How to enhance A/B testing with the Multi-arm Bandit

An alternative algorithm for testing that leverages updating sampling frequencies for a more rapid decision than traditional apporaches.
Data-Viz
R
TidyTuesday
Shiny
Bayesian
Author

Rahim Jutha

Published

October 4, 2023

Hello There!

Today I’m going to be discussing an algorithm called the Multi-Arm Bandit, which is used in the realm of statistical testing. I came across the algorithm when reading the book “Practical Statistics for Data Scientists”. The book introduced the algorithm as “an approach to testing … that allows explicit optimization and more rapid decision making than the traditional statistical approach to designing experiments” (Peter Bruce 2020). Not only does the algorithm have a fun name, it also has a clear advantage when trying to optimize for the business rather than statistical significance.

When compared to a traditional A/B test, the multi-arm bandit leverages taking advantage of results prior to the completion of an experiment. By utilizing the computing power of modern day tools, sampling can be updated efficiently during the sampling process to reach conclusions faster than traditional methods. An easy comparison to make is how in Bayesian Statistics, updating a prior distribution using evidence to obtain a new posterior distribution is a common idea and is essentially what this algorithm does.

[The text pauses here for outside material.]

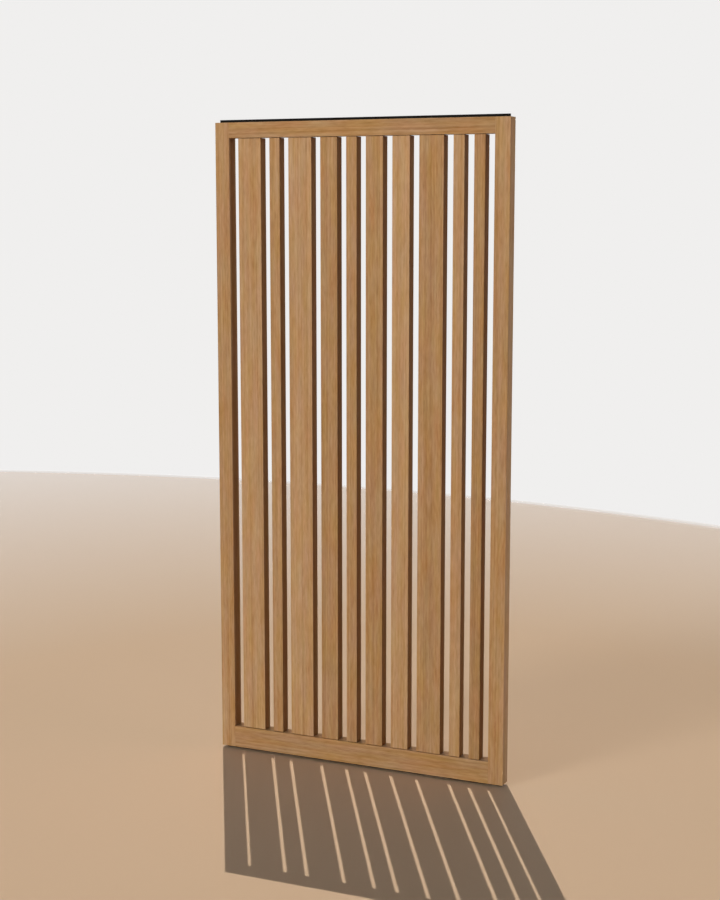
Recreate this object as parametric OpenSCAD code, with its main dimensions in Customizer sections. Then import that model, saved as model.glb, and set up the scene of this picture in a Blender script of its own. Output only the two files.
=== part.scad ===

The Multi-Arm Bandit algorithm is widely used web design and marketing. This is because the results in these fields are easily measured. Since the core advantage of this algorithm involves being able to alter the sampling process during the experiment, these fields work together nicely with the algorithm.

For the remainder of this blog post, I’m going to compare the methods and provide examples to see how they work.

Set-up for examples

In order to showcase the different methods I’m going to simulate an example business problem to show the differences between A/B testing and the Multi-Arm Bandit algorithm.

Let’s say we’re a company wanting to run an experiment to find out which of their 2 advertisements performs best. We decide to run the experiment on the next 3000 customers by showing them a different advertisement and using the results to decide which one to deploy.

Unbeknownst to us, Advertisement A has a 10% conversion rate and Advertisement B has a 15% conversion rate. These values will allow us to generate a sample for us to make inference on.

Load Libraries

library(tidyverse)
library(kableExtra)
library(ggtext)
library(glue)
library(scales)

A/B testing

Sample our data choose to split evenly …

set.seed(423)

A_sample <- sample(0:1, 1500, replace = TRUE , prob = c(0.9,0.1))
B_sample <- sample(0:1, 1500, replace = TRUE , prob = c(0.85,0.15))

contingency_table <-
  tibble(
    Outcome = c('Conversion', 'No Conversion'),
    `Advertisement A` = c(sum(A_sample), 1500 - sum(A_sample)),
    `Advertisement B` = c(sum(B_sample), 1500 - sum(B_sample))
  ) %>%
  column_to_rownames("Outcome") %>%
  as.matrix()

A_conversion_rate <- contingency_table[1,1] / sum(contingency_table[,1])
A_conversion_rate_95_moe <- 1.96 * sd(A_sample) / sqrt(1500)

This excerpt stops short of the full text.